Exercise prompt = Scan the material for the word "follow", and copy each line where it shows up.

Some records
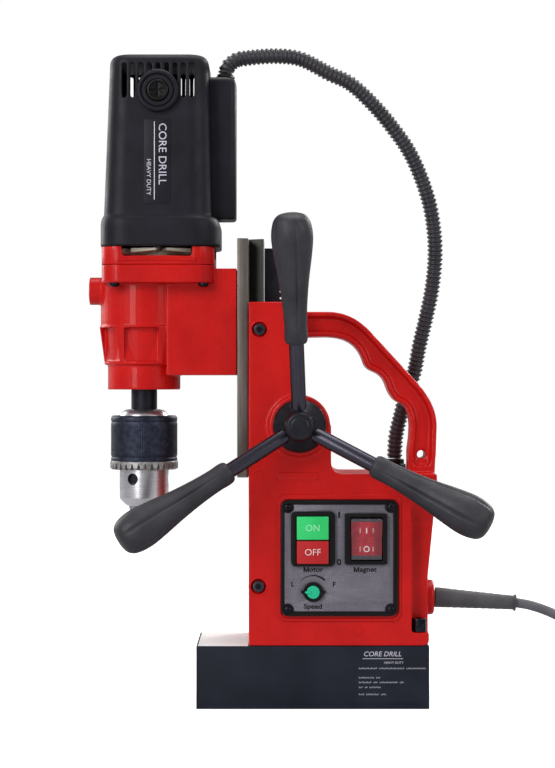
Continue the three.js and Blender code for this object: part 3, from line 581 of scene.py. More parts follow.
def chuck_ring():
    """Black sleeve whose toothed lower ring is bare, with worn grey teeth."""
    look = Look("chuck_ring", metallic=0.9)
    bare = look.along("Z", 1, 0, 0.1739, 0.1746)
    wear = look.noise(300, 4)
    black = look.tones(wear, (34, 37, 50), (56, 59, 73))
    steel = look.tones(wear, (120, 120, 120), (176, 174, 172))
    look.colour(look.mixed(bare, black, steel))
    look.dulled(200, 4, 0.4, 0.54)
    look.bumps([(look.noise(900, 3), 0.03)])
    return look.material


def rocker_lens():
    """Translucent red cover of the lit rocker, with painted shade at its left and right sides and painted
    grey highlights on its two pressed ends.
    """
    look = Look("rocker_lens", roughness=0.22, Coat_Weight=0.5, Subsurface_Weight=0.25)
    glow = look.noise(150, 3)
    ribs = look.noise(900, 1, place=look.stretched(1, 1, 0.02))
    red = look.tones(glow, (160, 16, 36), (200, 36, 58))
    red = look.mixed(look.ramp(ribs, 0, 0.5), red, tone(120, 8, 26))
    # Painted shade: darker towards the rocker's left and right sides, next to the bezel.
    red = look.mixed(look.along("X", 0, 0.8, 0.0415, 0.0455), red, tone(110, 6, 22))
    red = look.mixed(look.along("X", 0.8, 0, 0.0294, 0.0334), red, tone(110, 6, 22))
    # Painted highlights: grey over the top and the foot of the rocker, where its end bevels catch the light.
    top = look.along("Z", 0, 1, 0.1327, 0.1332)
    foot = look.along("Z", 1, 0, 0.1088, 0.1093)
    look.colour(look.mixed(top, look.mixed(foot, red, tone(62, 58, 64)), tone(58, 54, 60)))
    look.dulled(300, 3, 0.18, 0.32)
    look.bumps([(look.noise(700, 2), 0.02)])
    return look.material


def printed_ink(name, colour):
    look = Look(name, Specular_IOR_Level=0.2)
    look.colour(look.mixed(look.ramp(look.noise(900, 3), 0, 0.35), tone(*colour),
                           tone(*[int(c * 0.82 + 6) for c in colour])))
    look.dulled(400, 2, 0.4, 0.55)
    look.bumps([(look.noise(1500, 2), 0.01)])
    return look.material


def rubber(name, dark, light):
    """Soft PVC or rubber with a powdery bloom."""
    look = Look(name, Sheen_Weight=0.15, Sheen_Roughness=0.5)
    look.colour(look.tones(look.noise(80, 5), dark, light))
    look.dulled(150, 4, 0.5, 0.7)
    look.bumps([(look.noise(1300, 3), 0.03)])
    return look.material


# Each look: its slot in the record, and its material.
LOOKS = {
    "red": ("red_casting", red_paint()),
    "magnet": ("magnet_paint", magnet_paint()),
    "motor": ("black_plastic", plastic("motor_plastic", (13, 13, 20), (24, 24, 34),
                                       (0.42, 0.56), gloss=0.2)),
    "grip": ("grip_plastic", plastic("grip_plastic", (25, 25, 31), (46, 46, 53),
                                     (0.46, 0.66), 0.16, 900, 0.42)),
    "black": ("black_plastic", plastic("black_plastic", (4, 4, 6), (10, 9, 12),
                                       (0.3, 0.42), 0.03, gloss=0.22)),
    "ground": ("ground_steel", ground_steel()),
    "steel": ("machined_steel", turned_steel("machined_steel", (128, 128, 132), (176, 176, 180),
                                             (0.2, 0.36))),
    "bright": ("bright_steel", turned_steel("bright_steel", (184, 182, 186), (214, 212, 216), (0.26, 0.36))),
    "ring": ("black_oxide", chuck_ring()),
    "milled": ("machined_steel", milled_face()),
    "oxide": ("black_oxide", black_oxide()),
    "rod": ("black_oxide", turned_steel("black_rod", (62, 60, 70), (78, 76, 86), (0.26, 0.4),
                                        (30, 30, 1))),
    "screw": ("black_oxide", black_screw()),
    "bronze": ("bronze", turned_steel("bronze", (150, 112, 66), (186, 146, 92), (0.22, 0.4))),
    "fan": ("fan_metal", plastic("fan_ivory", (250, 246, 224), (255, 252, 234), (0.3, 0.42), 0.03, 900)),
    "panel": ("panel_plate", panel_plate()),
    "green": ("green_button", plastic("green_button", (34, 190, 98), (50, 206, 114), (0.34, 0.45), 0.02)),
    "stop": ("red_button", plastic("red_button", (168, 16, 22), (188, 24, 28), (0.34, 0.45), 0.02)),
    "lens": ("rocker_red", rocker_lens()),
    "knob": ("knob_green", plastic("knob_green", (12, 172, 128), (28, 196, 148), (0.38, 0.5), 0.02)),
    "cord": ("cord_rubber", rubber("cord_rubber", (74, 74, 80), (96, 96, 102))),
    "relief": ("cord_rubber", rubber("relief_rubber", (50, 50, 54), (68, 68, 72))),
    "conduit": ("conduit_plastic", plastic("conduit_plastic", (32, 31, 36), (50, 48, 55), (0.36, 0.5), 0.02)),
    "resin": ("coil_resin", plastic("coil_resin", (92, 60, 34), (120, 82, 48), (0.3, 0.5), 0.08, 500)),
    "board": ("board", plastic("board_resin", (22, 70, 44), (32, 90, 58), (0.3, 0.5), 0.02)),
    "white": ("panel_plate", printed_ink("white_ink", (225, 225, 225))),
    "print": ("panel_plate", printed_ink("grey_print", (186, 188, 198))),
    "silver": ("panel_plate", printed_ink("silver_print", (196, 194, 208))),
    "ink": ("panel_plate", printed_ink("dark_ink", (2, 2, 3))),
    "mould": ("panel_plate", printed_ink("pale_ink", (226, 216, 214))),
    "mint": ("panel_plate", printed_ink("mint_ink", (170, 236, 190))),
}


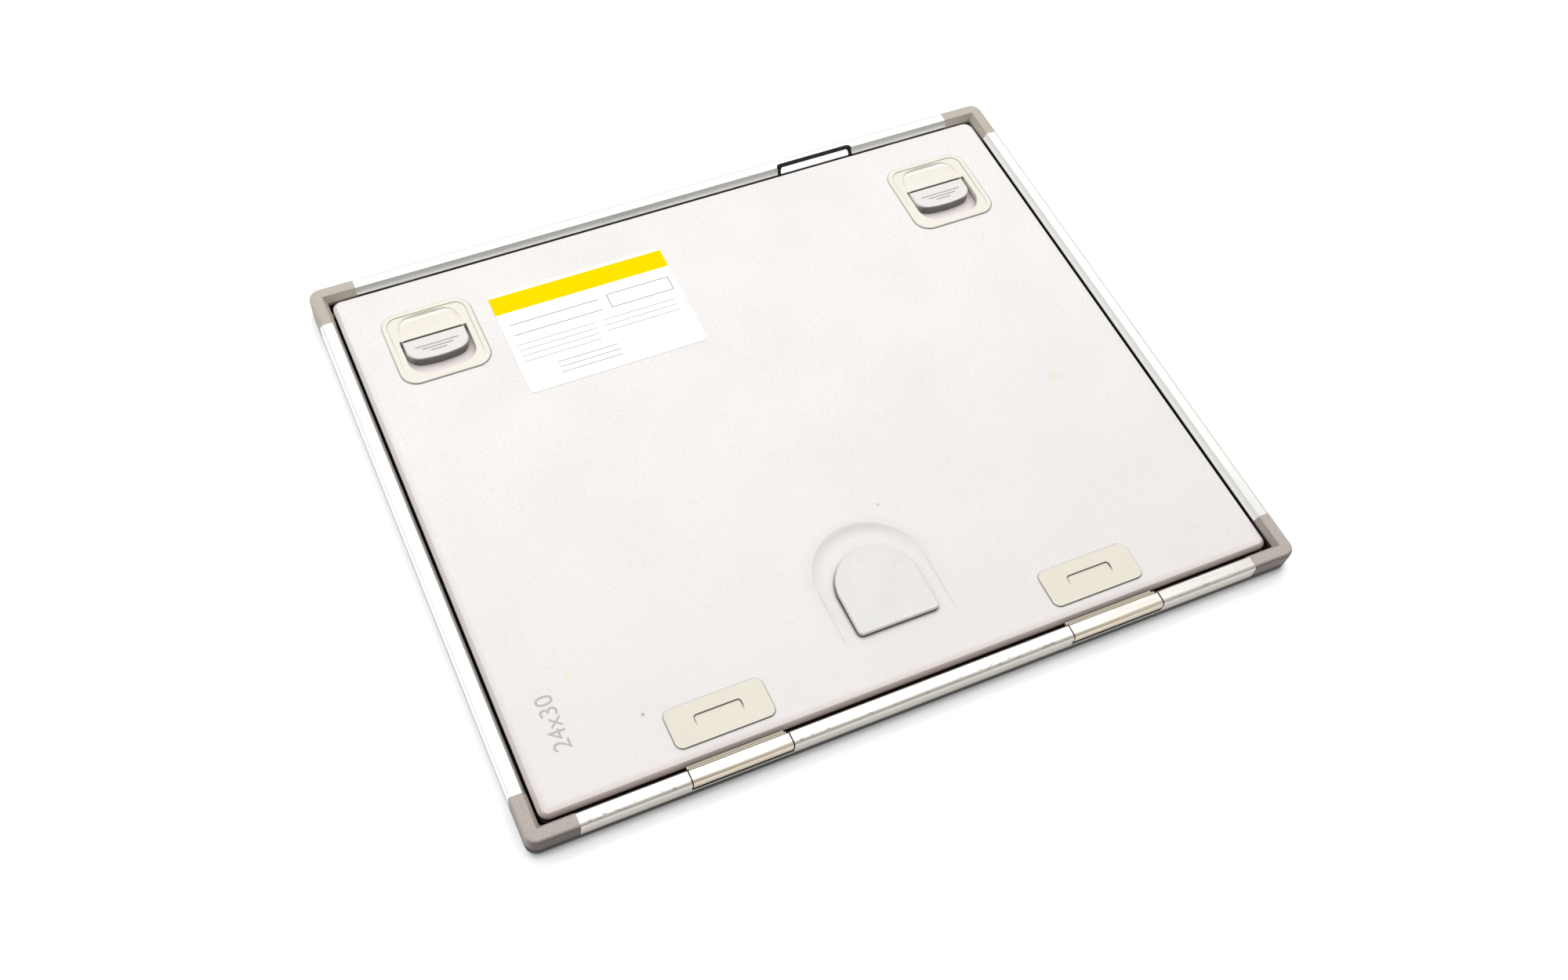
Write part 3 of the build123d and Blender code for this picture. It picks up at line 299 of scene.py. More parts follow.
def drawn_metal(name, colour, along, side, roughness=(0.26, 0.42)):
    """Satin metal with drawing lines along one axis, faint stains and scuffs, and painted shade in the
    side colour on its near side.
    """
    finish = Finish(name, colour, roughness[0], metallic=1.0)
    fine, coarse = ([length if axis == along else 1.0 for axis in "XYZ"] for length in (160.0, 9.0))
    lines = finish.noise(0.16, 3.0, fine)
    finish.rough(lines, *roughness)
    stains = finish.remap(finish.noise(3.0, 3.0, coarse), 0.5, 0.75)
    finish.paint(stains, (160, 156, 148), 0.25)
    scuffs = finish.remap(finish.noise(0.8, 3.0, coarse, shift=37.0), 0.7, 0.74)
    finish.paint(scuffs, (92, 80, 70), 0.6)
    # painted shade: the near part darker, with faint streaks on it
    near = finish.ramp("Y", -100.0, -126.0)
    finish.paint(near, (198, 188, 182), 0.55)
    streaks = finish.remap(finish.noise(2.2, 4.0, coarse, shift=11.0), 0.5, 0.68)
    finish.paint(finish.both(near, streaks), (158, 150, 142), 0.5)
    # painted shade in the side colour, on the shoulder towards the near side and on faces that look
    # near
    finish.paint(finish.ramp("Y", -130.6, -132.8), side, 0.6)
    finish.paint(finish.both(near, finish.facing(NEAR, 0.2, 0.8)), side, 0.85)
    # painted shade in the gap beside the lid
    finish.paint(finish.gap(1.3, (0.2, 0.66), FAR_EDGE, 0.3), (34, 28, 24), 0.85)
    finish.bump(lines, 0.006)
    return finish


def rail_metal(name, along):
    """Rail: painted shade on the inner wall, the lower near side, the foot and in the notches under the
    knuckles; a darker band below the seam; a painted reflection on faces that look left.
    """
    finish = drawn_metal(name, (220, 220, 214), along, (206, 199, 190))
    # painted reflection: faces that look left lighter
    finish.paint(finish.facing(LEFT, 0.3, 0.7), (246, 247, 243), 0.9)
    # painted shade on the lower part of the near side
    low_side = finish.both(finish.ramp("Z", 6.2, 4.4), finish.facing(NEAR, 0.8, 0.95))
    finish.paint(low_side, (104, 98, 86), 0.8)
    top_edge = finish.both(finish.band(finish.axis("Y"), -132.1, 0.6, 0.4), finish.facing(UP, 0.4, 0.7))
    rubs = finish.remap(finish.noise(0.9, 3.0, (3, 1, 1), shift=71.0), 0.6, 0.66)
    finish.paint(finish.both(top_edge, rubs), (112, 88, 78), 0.7)
    # darker below the seam all round; painted shade there on the near side and at the foot
    upright = finish.both(finish.facing(UP, 0.3, 0.1), finish.facing(DOWN, 0.95, 0.8))
    near = finish.ramp("Y", *NEAR_EDGE)
    below_seam = finish.both(finish.under(SEAM_HEIGHT), upright)
    finish.paint(below_seam, (126, 120, 106), 0.8)
    finish.paint(finish.both(below_seam, near), (70, 66, 54), 0.9)
    finish.paint(finish.both(finish.under(FOOT_HEIGHT), upright, near), (20, 19, 16), 0.9)
    finish.inner_wall()
    # painted shade in the notches under the knuckles
    notch = finish.both(
        finish.band(finish.number("ABSOLUTE", finish.axis("X")), HINGE_OFFSET, 20.5),
        finish.ramp("Y", -126.8, -126.4, 1.0, 0.0),
        finish.ramp("Z", 5.8, 6.0),
    )
    finish.paint(notch, (16, 13, 10), 0.98)
    finish.seam()
    return finish.material


def knuckle_metal():
    """Knuckle cover: warm metal with a tan painted shade on its near side and painted shade along its
    lower edge.
    """
    finish = drawn_metal("knuckle_metal", (220, 217, 209), "X", (216, 203, 180), (0.24, 0.38))
    finish.paint(finish.under(KNUCKLE_EDGE), (16, 12, 8), 0.98)
    return finish.material


def moulded(name, colour, roughness=0.5, grain=0.45, depth=0.02, crevice_shade=0.8):
    """Moulded plastic: fine texture, slightly uneven tone, painted shade in crevices."""
    finish = Finish(name, colour, roughness)
    finish.uneven([value * 0.86 for value in colour], 0.25)
    # painted shade in crevices
    finish.paint(finish.crevice(1.2), (50, 42, 34), crevice_shade)
    finish.grain(grain, depth)
    return finish


def arm_plastic():
    """Beige hinge arm, with a line of painted shade on each side of the strip beside the metal cover.
    """
    finish = moulded("arm_plastic", (192, 185, 162), 0.5, 0.6)
    for side in STRIP_SIDES:
        finish.paint(finish.band(finish.axis("Y"), side, 0.26, 0.14), (74, 66, 40), 0.95)
    return finish.material


def pad_plastic():
    """Pale pad with a brownish painted shade on its sides, a black line of painted shade at its foot
    and painted shade in its crevices.
    """
    finish = moulded("pad_plastic", (220, 217, 214), 0.45, 0.9, 0.05)
    finish.paint(finish.remap(finish.noise(0.8, 2.0), 0.45, 0.7), (196, 186, 180), 0.3)
    # painted shade on the sides and at the near and left foot
    finish.paint(finish.facing(UP, 0.8, 0.4), (172, 156, 148), 0.8)
    foot = finish.both(finish.under(PAD_FOOT), finish.facing(NEAR_LEFT, 0.0, 0.3))
    finish.paint(foot, (26, 22, 20), 0.95)
    finish.paint(finish.crevice(1.0, 0.2, 0.6), (70, 62, 58), 0.7)
    return finish.material


def bezel_plastic():
    """Cream latch bezel: painted shade on its near faces, in a line inside its rim, on the scoop's sunk
    floor and in its crevices, and in the cove at the scoop's far end painted shade above a painted
    highlight.
    """
    finish = Finish("trim_plastic", (226, 220, 208), 0.42)
    finish.uneven((216, 209, 194), 0.3)
    # painted shade on faces that look near
    finish.paint(finish.facing(NEAR, 0.75, 0.95), (140, 128, 110), 0.9)
    far_part = finish.ramp("Y", 74.0, 96.0)
    sunk = finish.ramp("Z", 10.6, 10.3)
    cove = finish.facing(NEAR, 0.2, 0.45)
    for spot in LATCH_SPOTS:
        # painted shade on a line inside the rim's far part, the scoop's sunk floor and the cove's wall;
        # a painted highlight at the cove's foot
        line = finish.line_round(spot, RIM_HALF, RIM_CORNER, 0.34)
        finish.paint(finish.both(line, far_part), (168, 156, 136), 0.6)
        inset = finish.away((spot[0], spot[1] + SCOOP_MIDDLE), SCOOP_HALF, SCOOP_CORNER)
        finish.paint(finish.both(finish.remap(inset, 0.0, -0.3), sunk), (218, 213, 196), 0.4)
        finish.paint(finish.both(cove, finish.band(inset, -0.35, 0.55, 0.3)), (188, 181, 164), 0.8)
        finish.paint(finish.both(cove, finish.band(inset, -1.6, 0.5, 0.25)), (255, 255, 255))
    # painted shade in crevices
    finish.paint(finish.crevice(1.0, 0.2, 0.6), (44, 38, 28), 0.85)
    finish.grain(0.8, 0.015)
    return finish.material


def slider_plastic():
    """Pale grey slider with painted shade on its ribs, the longest darkest, on its near wall and in its
    crevices.
    """
    finish = Finish("slider_plastic", (221, 215, 212), 0.5)
    # painted shade on the near wall, on the ribs' flanks and more on the longest rib
    finish.paint(finish.facing(NEAR, 0.3, 0.8), (84, 80, 70), 0.9)
    ribs = finish.ramp("Z", *RIB_FLANK)
    finish.paint(ribs, (198, 188, 184), 0.8)
    longest = finish.ramp("Y", LONG_RIB_SIDE - 0.2, LONG_RIB_SIDE)
    finish.paint(finish.both(ribs, longest), (140, 130, 124), 0.9)
    finish.paint(finish.crevice(1.0, 0.2, 0.6), (44, 40, 32), 0.85)
    finish.grain(0.5, 0.03)
    return finish.material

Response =
Continue the three.js and Blender code for this object: part 3, from line 581 of scene.py. More parts follow.
Write part 3 of the build123d and Blender code for this picture. It picks up at line 299 of scene.py. More parts follow.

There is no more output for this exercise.